対照的にベイダーが闇のフォースを使って次々と反乱分子を始末していく様は、フォースがこの世界で一番最強に位置すること、そしてその力があまりにも強大であることを、見ている我々に教えてくれるのだ。悲しいまでにフォースを信じ、己を鍛え上げて今の無双状態になったチアルートは、一見すると戦争映画ではまず登場しないタイプのキャラクターである。にも関わらずフォースというスターウォーズの根幹をなす概念を、チートな能力を持つチアルートの存在によって説明していることで、逆に戦記としてのリアリティーを演出しているのである。これは見事だと思った。チアルートを演じているのは、映画とキャラクターによってアクションのスタイルを大きく変え演じ分けることのできるアクション界の巨匠、ドニー・イェン。彼のアクションは、中国名が甄子丹であることから「甄功夫」と呼ばれているのだが、この映画では完全に「チアルートの武術」を作り上げている。いわゆるカンフーらしい動きというのは一切披露していない。私は、勝新版座頭市を除けば、彼の盲目の戦士ぶりは際立ったものと断言したい。ちなみにチアルートのカラーコンタクトはドニー・イェンの発案でギャレス・エドワーズ監督と相談して作り上げたものだそうだ。

そしてもう一人、というかもう一体、私の心をつかんだキャラクターが反乱軍の情報将校キャシアンに再プログラミングされた元帝国軍のドロイド、K-2SO。戦闘能力はかなり高く、頼れる相棒という点では、本編のチューバッカに相当する位置かな?しかしフィルター機能が無く思ったことを全て口にしてしまうため、時に人が聞きたくないこともズバズバと発言してしまう空気を全く読めないあたりは、C3-POというよりR2-D2に近い感じもする。その一方でドロイドとは思えぬ漢気を見せたりするのが、硬派なローグ・ワンの世界では妙にマッチングしている。

ローグ・ワンの成功はこの2名によってもたらされたといっても過言ではないだろう。正直この2人のスピンオフさえ見たいと思ったくらい。

画面上の最大の特徴はやはり「ジェダイ不在」の時代を明確に描いている点で、スターウォーズの売りの一つであるライトセーバーのチャンバラがほぼない。唯一ベイダーが使うだけなのだが、そのむやみに安売りしていないところも好感度が高い。どうしてもジェダイ中心に描かざるとえないスターウォーズの本編とは対照的に、ジェダイでなく、フォースももたない戦士の活躍を描くという点では、機動戦士ガンダムのサイドストーリーにも近いものがある。ガンダムの場合、ジェダイがニュータイプになるわけだが、ニュータイプ(あるいはジェダイ)でない人間が多く戦場においてドラマを作り上げている点を深堀りして行くとより本編を見返した時にも奥行きが生まれてくる。このあたりも独立した作品でありながらちゃんとスターウォーズの歴史を踏襲している。まさに「もうひとつのスターウォーズ」という看板には偽りなしだったのだ。

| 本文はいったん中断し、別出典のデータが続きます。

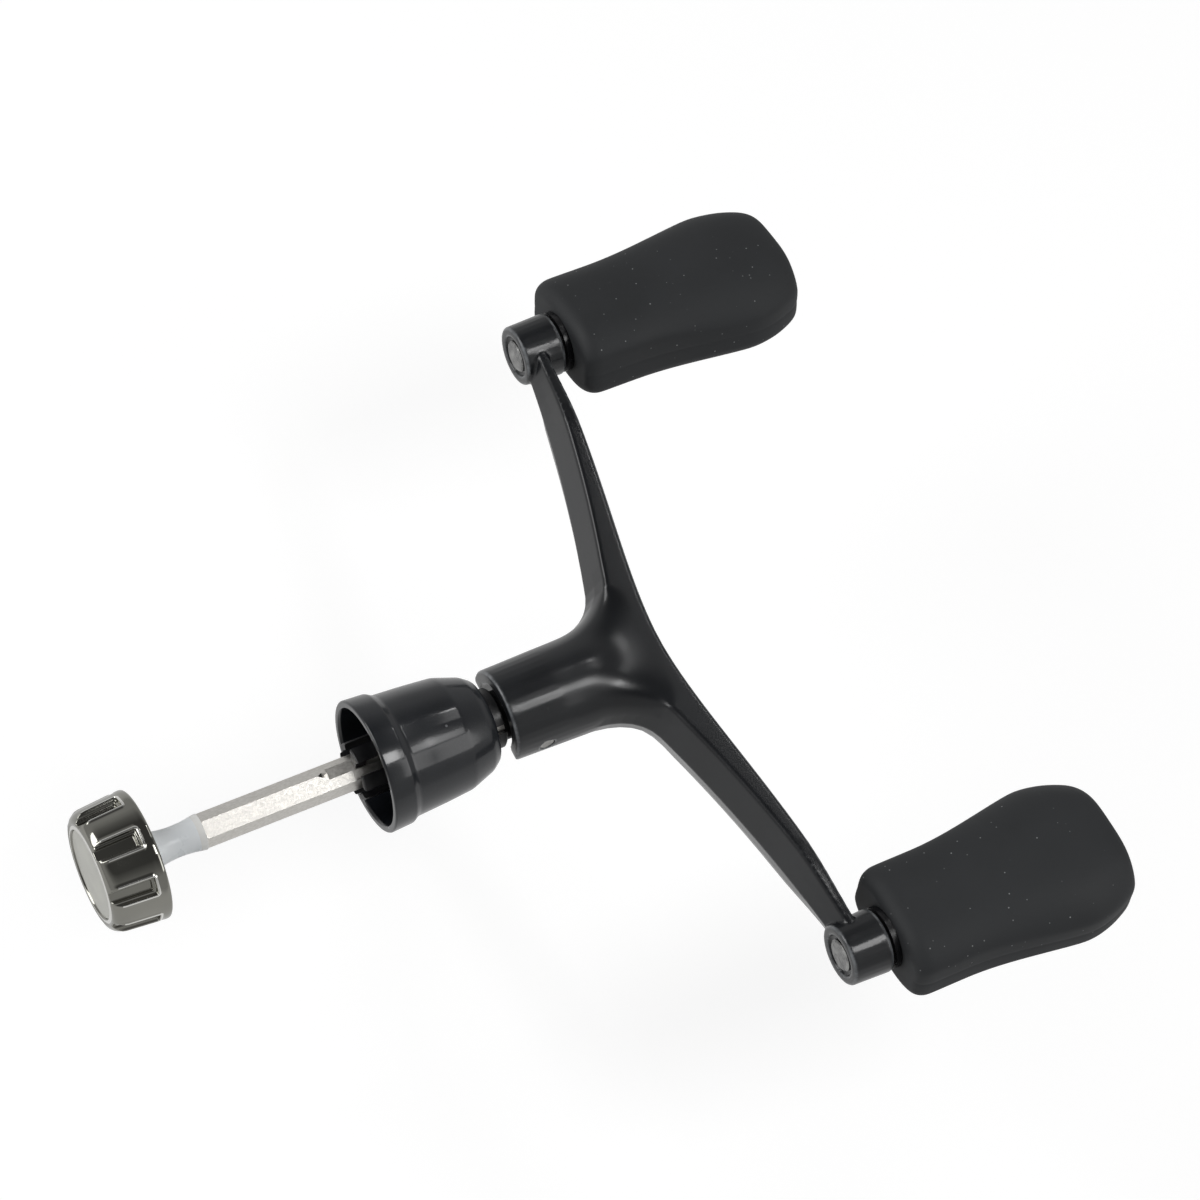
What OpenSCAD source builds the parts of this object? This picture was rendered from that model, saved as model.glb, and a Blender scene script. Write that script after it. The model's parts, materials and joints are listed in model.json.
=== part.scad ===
// Double handle of a spinning fishing reel: a folding die-cast crank with two soft paddle knobs,
// its hexagonal drive shaft, the flared seat collar and the screw cap of the far side.
// +X runs along the drive shaft from the cap to the crank, Y along the span of the two arms.
// The origin is on the shaft's axis, in the plane of the collar's mouth.

/* [Crank] */
// Distance from the drive shaft's axis to a knob's axis
crank_radius = 45; // [38:0.5:55]
// Radius of the round stem at its open end
stem_radius = 5.95; // [5.6:0.05:6.8]
// Gap between the collar's back face and the stem's open end
stem_gap = 1.9; // [1.8:0.05:2.4]
// Length of the stem from its open end to the arms' fillets
stem_length = 11.7; // [10.5:0.1:14]
// Swell of the stem's radius towards the arms
stem_swell = 0.25; // [0:0.05:0.5]
// Distance from the stem's open end to the crank's outer edge
hub_reach = 22.1; // [21:0.1:26]
// Height of the arms over their straight run
arm_height = 10; // [8:0.1:11]
// Height of the arms where they meet the knob bosses
arm_tip_height = 6.6; // [5.5:0.1:7.4]
// Draft of the arms' inner wall, measured from the parting line to the flat
arm_draft = 1.5; // [0.6:0.1:2.2]
// Break of the arms' long edges
arm_edge = 0.25; // [0.1:0.05:0.5]
// Depth of the step along the underside of the arms' inner wall
arm_step = 0.15; // [0.1:0.05:0.6]

/* [Knob bosses] */
// Distance from the stem's open end to the bosses' riveted faces
boss_reach = 24.75; // [24:0.05:27]
// Length of the knob bosses
boss_length = 5.45; // [4.5:0.05:8]
// Radius of the knob bosses at the riveted face
boss_radius = 3.95; // [3.8:0.05:4.6]
// Growth of the boss radius towards the knob
boss_draft = 0.2; // [0:0.05:0.4]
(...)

主人公がエピソード7同様、女性だったのは単なる偶然だったらしい。でもやはり新時代のスターウォーズの主役としてジン・アーソを配したことも大いに評価したい。ジンと父ゲイレンの物語はスターウォーズでは普遍の「親子の物語」だし、ソウ・ゲレラとジンの関係性はオビ・ワンとルークを想起させる。こうして随所にスターウォーズ本編につながるテーマもちゃんとおさえられているので、ローグ・ワンが1mmもスターウォーズの世界からは逸脱していないことは一目瞭然。それでいてベイダーとルーク、ルークとオビワンの物語とは全く異なる風景を提示している。

正直「アンソロジーシリーズ」っていっても何するんだろう?くらいにしか思えなかったローグ・ワン。しかしいざふたを開けてみたらここまで手の込んだ映画になっていたとは。いや、思い込みだけで見に行かないという選択をしないで本当によかった。これは間違いなくスターウォーズの歴史を語るうえで絶対外すことのできない映画になったのではないだろうか?そんな感じが私にはしている。